La protagonista è invitata ripetutamente a riconsegnare la croce recuperata dalle acque e accusata di averla “rubata” in quanto donna. Portata nella stazione di polizia, e trattenuta pur senza essere arrestata, trova ogni volta l’argomento giusto per rifiutarsi. Petrunija ha buon gioco anche perché si trova in una terra di mezzo tra le leggi della Chiesa e quelle dello Stato, tra le regole e le tradizioni. Contro di lei c’è anche la forza del branco, il gruppo, dal quale emergono solo pochi volti, che aveva subito lo smacco nel fiume e cerca di rifarsi aggredendo la giovane.
La regista, insieme alla sceneggiatrice Elma Tataragic, sferra un duro e dichiarato attacco al maschilismo della società, alle abitudini più che alle usanze.
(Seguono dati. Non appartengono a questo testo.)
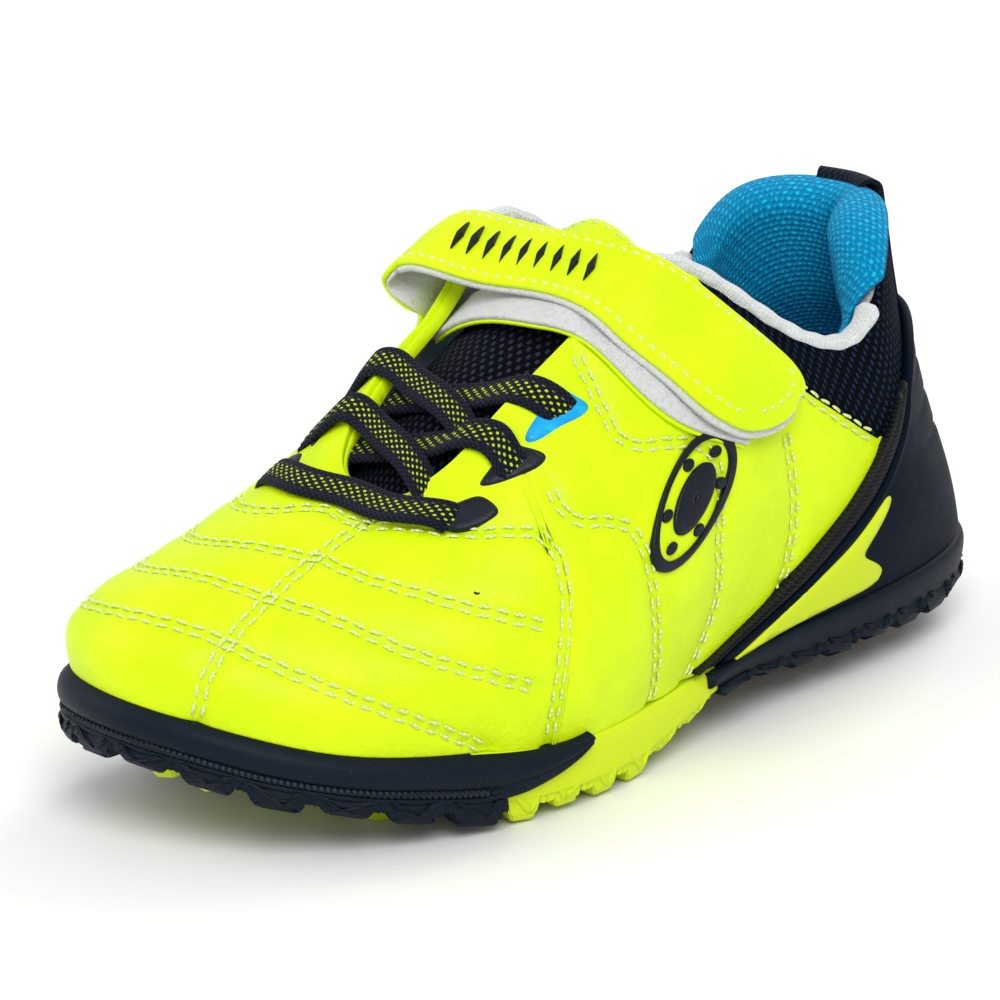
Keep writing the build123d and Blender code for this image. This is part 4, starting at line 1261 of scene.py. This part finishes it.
tongue = surfaceSheet("tonguePad", lambda u, v: tongueSurface(u * 1.14 - 0.11, v), finePlaces(60, 46, 2.2),
                      finePlaces(100, 90, 2.2), -0.3, -4.2,
                      finishes["tongueNet"], 1.9, tonguePuff)
fit(tongue, "tongue", "tongue_mesh", "tongue_foam")
tongueBack = surfaceSheet("tongueLining", tongueSurface, finePlaces(40, 42, 0.8), finePlaces(70, 90, 0.8),
                          -4.35, -5.1,
                          finishes["whiteKnit"], 0.3)
fit(tongueBack, "tongue", "tongue_lining")
topPart = lambda u, v: tongueSurface(0.1 + 0.8 * u, 0.84 + 0.15 * v)
topPatch = surfaceSheet("tongueTopPatch", topPart, finePlaces(30, 30, 0.5), finePlaces(16, 14, 0.5), 1.9,
                        0.2, finishes["neonStrap"], 0.4)
fit(topPatch, "tongue", "tongue_top_patch")
topStitches = [[(0.06, 0.12), (0.3, 0.12), (0.7, 0.12), (0.94, 0.12)],
               [(0.06, 0.88), (0.3, 0.88), (0.7, 0.88), (0.94, 0.88)]]
sewn("tongueStitching", topStitches, topPart, 1.9, finishes["thread"], "tongue", "tongue_top_patch", False)
print("tongue made")


# ---- strap ----

strap = dict(lift=4.7, corner=7.5, width=19.0)
strapRows = [
    [(-30, 3, 88.5), (-24, 4, 92.2), (-10, 5, 92.5), (3, 6, 92.5), (15, 9, 91.5)]
    + [raised(t, h, strap["lift"]) for t, h in ((5.85, 3.8), (6.08, 3.52), (6.47, 3.26), (6.9, 3.05))],
    [(-31, -4, 86), (-24, -3, 89.5), (-10, -3, 89.3), (3, 0, 89), (16, 2, 87.8)]
    + [raised(t, h, strap["lift"]) for t, h in ((5.5, 3.66), (5.72, 3.28), (6.1, 2.98), (6.62, 2.72))],
    [(-31, -12, 82.5), (-24, -11, 85.5), (-10, -9.5, 84.5), (3, -6.5, 84.8), (17, -6.5, 84)]
    + [raised(t, h, strap["lift"]) for t, h in ((5.03, 3.52), (5.29, 3.02), (5.63, 2.53), (6.28, 2.2))],
]
strapSurface = gridSurface(strapRows)
strapLength = 84.0


def strapShape(inset):      # the whole strap with a rounded tip, inset from its edges in millimetres
    def surface(u, v):
        end = 1 - inset / strapLength
        along = u * end
        left = np.clip((end - along) * strapLength / strap["corner"], 0, 1)
        cut = (1 - np.sqrt(np.clip(1 - (1 - left) ** 2, 0,
                                   1))) * strap["corner"] / strap["width"] + inset / strap["width"]
        return strapSurface(along, cut + (1 - 2 * cut) * v)
    return surface


tipDense = np.unique(np.concatenate([np.linspace(0.06, 0.88, 90), 1 - 0.12 * np.linspace(1, 0, 30) ** 2]))
tipDense = np.minimum(tipDense, 0.9995)


def strapWaves(points, u, v):       # it ripples a little where it is pulled down
    return -(0.35 * np.sin(u * 21 + v * 2) * np.sin(v * 3.1) * np.clip(1 - u, 0, 1))


face = surfaceSheet("strapFace", strapShape(0), tipDense, finePlaces(24, 17, 0.7), -0.1, 1.0,
                    finishes["neonStrap"], 0.5, strapWaves,
                    (False, True))
fit(face, "strap", "strap_face")
strapLining = surfaceSheet("strapLining", strapShape(-0.75), tipDense, finePlaces(20, 17, 0.5), 1.02, 2.0,
                           finishes["loopFleece"], 0.45, None,
                           (False, True))
fit(strapLining, "strap", "strap_lining")
hook = surfaceSheet("hookTape", lambda u, v: strapSurface(0.72 + 0.25 * u, 0.12 + 0.76 * v),
                    finePlaces(30, 20, 0.5),
                    finePlaces(14, 12, 0.5), 1.75, 2.4, finishes["hookTape"], 0.2)
fit(hook, "strap", "hook_tape")
edgeShape = strapShape(1.9)
edgeRows = [[(x, 0.0) for x in np.linspace(0.03, 0.93, 9)], [(x, 1.0) for x in np.linspace(0.03, 0.93, 9)],
            [(0.96, 0.0), (0.985, 0.0), (0.998, 0.12), (0.999, 0.5), (0.998, 0.88), (0.985, 1.0),
             (0.96, 1.0)]]
sewn("strapStitching", edgeRows, edgeShape, 0.05, finishes["thread"], "strap", "strap_face", False, 2.6, -1)

lozenges = []
for k in range(9):      # a plain row of raised lozenges stands for a name
    u0 = 0.17 + 0.034 * k
    width, high = 0.0145, 0.22

    def lozenge(u, v, u0=u0):
        u, v = np.asarray(u, float), np.asarray(v, float)
        x, y = 2 * u - 1, 2 * v - 1
        return strapSurface(u0 + width * (x - y) * 0.5 + width * 0.5 * y, 0.5 + high * (x + y) * 0.5)
    lozenges.append(lozenge)
for k, lozenge in enumerate(lozenges):
    mark = surfaceSheet("strapMark%d" % k, lozenge, np.linspace(0, 1, 9), np.linspace(0, 1, 9), -0.75, 0.1,
                        finishes["navyFilm"], 0.3)
    fit(mark, "strap", *(["strap_emblem"] if k == 0 else []), slot="strap_emblem")

underlayRows = [
    [(-19, 0, 77.5), (-12, 0, 80.8), (-3, 0, 82.8), (6, 1, 84.6), (13, 3, 86.9), raised(5.5, 3.8, 1.7),
     raised(5.75, 3.5, 1.5), raised(6.1, 3.2, 1.4), raised(6.5, 2.95, 1.4)],
    [(-20, -5, 73.8), (-12, -5.6, 78.4), (-3, -5.6, 81), (6, -5.2, 82), (13, -4, 82.8),
     raised(5.12, 3.72, 1.7),
     raised(5.4, 3.32, 1.5), raised(5.8, 2.98, 1.4), raised(6.3, 2.7, 1.4)],
    [(-20, -10, 71), (-12.5, -11, 75.8), (-3, -11.4, 79), (6, -10.6, 79.8), (12.5, -9.2, 79.6),
     raised(4.8, 3.72, 1.7),
     raised(5.02, 3.12, 1.5), raised(5.36, 2.6, 1.4), raised(5.98, 2.22, 1.4)],
]
underlaySurface = gridSurface(underlayRows)
underlay = surfaceSheet("strapUnderlay", underlaySurface, finePlaces(90, 60, 0.6), finePlaces(24, 12, 0.5),
                        -0.7, 0.35,
                        finishes["loopFleece"], 0.5)
fit(underlay, "shoe", "strap_underlay")
underside = surfaceSheet("strapUnderside", lambda u, v: underlaySurface(u, v * 1.035 - 0.01),
                         finePlaces(90, 60, 0.6),
                         finePlaces(24, 12, 0.5), 0.36, 1.0, finishes["neonStrap"], 0.3)
fit(underside, "shoe", slot="strap_underlay")
loop = surfaceSheet("loopTape", lambda u, v: underlaySurface(0.7 + 0.28 * u, 0.06 + 0.88 * v),
                    finePlaces(40, 20, 0.5),
                    finePlaces(16, 9, 0.5), -0.75, 0.0, finishes["loopFleece"], 0.4)
fit(loop, "shoe", "loop_tape")

riserRows = [
    [raised(14.15, 3.25, 1.5), raised(14.25, 3.6, 1.9), (-29.6, 3, 83.4)],
    [raised(14.5, 3.15, 1.5), raised(14.6, 3.55, 1.9), (-29.4, -4.5, 79.6)],
    [raised(14.85, 3.0, 1.5), raised(15.0, 3.5, 1.9), (-28.2, -12.5, 75.4)],
]
riserSurface = gridSurface(riserRows)
riser = surfaceSheet("strapRiser", lambda u, v: riserSurface(0.8 * u, v), finePlaces(24, 18, 0.5),
                     finePlaces(20, 17, 0.5), 0.4, -0.6, finishes["neonStrap"], 0.4)
fit(riser, "shoe", "strap_riser")
foldRows = []
# the strap rolls over in a round loop at its inner end and comes down outside the riser
for v in (0.0, 0.5, 1.0):
    foot, low, start = riserSurface(0.78, v), riserSurface(0.42, v), strapSurface(0.0, v)
    drop = foot - start
    foldRows.append([strapSurface(0.13, v), strapSurface(0.06, v), start + np.array([0, 0, -0.6]),
                     start + drop * (0, 0.35, 0.35) + np.array([-1.7, 0, 0]),
                         start + drop * (0, 0.72, 0.72) + np.array([-0.9, 0, 0]),
                     foot + np.array([-0.9, 0, 0]), low + np.array([-0.5, 0, 0])])
foldSurface = gridSurface(foldRows)
foldPart = lambda u, v: foldSurface(0.17 + 0.83 * u, v)
for name, slot, top, bottom, finishName in (("strapFold", "strap_face", 0.1, -1.0, "neonStrap"),
                                            ("foldLining", "strap_lining", -1.02, -1.9, "loopFleece")):
    fold = surfaceSheet(name, foldPart, np.linspace(0, 1, 60), finePlaces(24, 17, 0.6), top, bottom,
                        finishes[finishName], 0.45,
                        None, (False, True))
    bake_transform(fold)
print("strap made")


# ---- laces ----

laces = dict(width=7.0, thickness=1.5)
laceRuns = {
    "lace_bar": ((0, 0.9, 0.42),
                 [raised(17.05, 2.85, -0.4), raised(17.2, 3.08, 1.2), raised(17.8, 3.45, 1.5),
                     raised(18.5, 3.66, 1.4),
                                  raised(19.2, 3.74, 1.4), raised(20.1, 3.66, 1.4), raised(20.95, 3.44, 1.3),
                                      raised(21.5, 3.24, 1.1),
                                  raised(21.72, 3.12, -0.4)]),
    "lace_upper_lateral": ((0.08, 0.8, 0.58),
                           [raised(4.36, 3.4, -0.4), raised(4.28, 3.56, 0.95), raised(4.16, 3.8, 1.1),
                               (12.6, -21.8, 71.2),
                                               (7, -23, 69.2), (1, -24.4, 67.6), (-6, -26.2, 66.4),
                                                   (-13, -28.2, 64.8)]),
    "lace_lower_lateral": ((0.08, 0.8, 0.58),
                           [raised(3.66, 3.3, -0.4), raised(3.6, 3.46, 0.95), raised(3.52, 3.74, 1.1),
                               (11.2, -32, 65),
                                               (6, -33.4, 62.4), (0, -35.2, 60.6), (-5, -36.8, 59.8),
                                                   (-11, -38.6, 58.6)]),
    "lace_upper_medial": ((-0.14, 0.86, 0.5),
                          [raised(15.95, 3.3, 0.4), raised(15.98, 3.66, 1.4), raised(16.03, 3.93, 1.6),
                              (-13.4, -26, 71.2),
                                               (-8, -27, 69.8), (-2, -28, 68.9), (4, -29, 67.4),
                                                   (9.5, -30.4, 64.6), (13, -31.6, 61.6)]),
    "lace_lower_medial": ((-0.14, 0.86, 0.5),
                          [raised(16.6, 3.2, 0.4), raised(16.62, 3.62, 1.4), raised(16.68, 3.93, 1.6),
                              (-10.6, -36.4, 64.6),
                                               (-6, -37.2, 63), (0, -38.4, 61.6), (5, -39.6, 59.6),
                                                   (9.5, -41, 56.8), (12.5, -42, 54.5)]),
}


# flat elastic tape: full edges, thin rounded sides, ribs along it
def lacePiece(name, width, points, node):
    points = np.array(points, float)
    width = np.array(width) / np.linalg.norm(width) * laces["width"] / 2
    surface = gridSurface([points - width, points, points + width])
    path = np.linspace(0, 1, 90)
    angle = np.linspace(0, 2 * math.pi, 40, endpoint=False)
    across, rise = np.cos(angle), np.sin(angle)
    across = np.sign(across) * np.abs(across) ** 0.7
    rise = np.sign(rise) * np.abs(rise) ** 0.55
    u, k = np.meshgrid(path, np.arange(len(angle)), indexing="ij")
    v = 0.5 + 0.5 * across[k]
    ribs = 0.12 * np.cos(across[k] * 5 * math.pi) + 0.1 * np.abs(across[k]) ** 8
    normals = facing(surface, u, v)
    spots = surface(u, v) + normals * (rise[k] * (laces["thickness"] / 2 + ribs))[..., None]
    run = lengths(spots, 0)[:, :1] + 0 * v
    cloth = np.stack([run, across[k] * laces["width"] / 2, rise[k]], -1).reshape(-1, 3) * mm
    nv = len(angle)
    faces = gridFaces(len(path), nv, 0, False)
    faces += [(i * nv + nv - 1, (i + 1) * nv + nv - 1, (i + 1) * nv, i * nv) for i in range(len(path) - 1)]
    faces += [tuple(range(nv)), tuple(range(len(path) * nv - 1, (len(path) - 1) * nv - 1, -1))]
    fit(makePiece(name, spots.reshape(-1, 3), faces, finishes["laceTape"], cloth), "shoe", node)


for node, (width, points) in laceRuns.items():
    words = node.split("_")
    lacePiece(words[0] + "".join(word.capitalize() for word in words[1:]), width, points, node)

for node, finishName in (("toe_puff", "board"), ("heel_counter", "board"), ("collar_foam", "loopFleece"),
                         ("heel_foam", "board")):
    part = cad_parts[node]
    if not part.material_slots:
        part.data.materials.append(None)
    for place in part.material_slots:
        place.material = finishes[finishName]
print("laces made")


# ---- floor, light and last things ----

def lamp(name, place, target, size, power):
    data = bpy.data.lights.new(name, "AREA")
    data.shape, data.size, data.energy = "DISK", size, power
    light = bpy.data.objects.new(name, data)
    aim = (Vector(target) - Vector(place)).to_track_quat("-Z", "Y")
    light.matrix_world = Matrix.Translation(place) @ aim.to_matrix().to_4x4()
    bpy.context.scene.collection.objects.link(light)


studio = dict(key=(0.75, -0.55, 1.05), fill=(-0.95, -0.75, 0.7), back=(-0.2, 1.0, 0.85), target=(0, 0, 0.04))
lamp("keyLight", studio["key"], studio["target"], 0.9, 11)
lamp("fillLight", studio["fill"], studio["target"], 1.0, 5)
lamp("backLight", studio["back"], studio["target"], 0.8, 6)
world = bpy.data.worlds.new("studio")
world.use_nodes = True
world.node_tree.nodes["Background"].inputs["Color"].default_value = (1, 1, 1, 1)
world.node_tree.nodes["Background"].inputs["Strength"].default_value = 0.62
bpy.context.scene.world = world

bpy.context.scene.view_settings.view_transform = "Standard"     # keeps the bright yellow as bright as it is

paper = Finish("paper")
paperGrain = paper.noise(0.02, 2.0, 0.5)
paper.finish(paper.mix(paperGrain * 0.1, (0.9, 0.9, 0.9, 1), (0.84, 0.84, 0.84, 1)), 0.6)
floor = makePiece("floor", [(-2500, -2500, 0), (2500, -2500, 0), (2500, 2500, 0), (-2500, 2500, 0)],
                  [(0, 1, 2, 3)], paper.material)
Le autrici usano molta ironia, ma evitano di cadere nello stereotipo del grottesco e del tragicomico balcanico, riuscendo a restituire un mondo che sembra fermo e ripiegato su sé stesso.
Alla protagonista non manca nulla se non un lavoro, come sottolineano anche i suoi genitori, e la sua laurea risulta poco utile in quella città. Dalla parte dell’accusata si schiera decisamente anche la reporter (interpretata da Labina Mitevska, sorella della regista e attrice di Prima della pioggia e altri film), che prende sempre più coraggio per contrastare la situazione.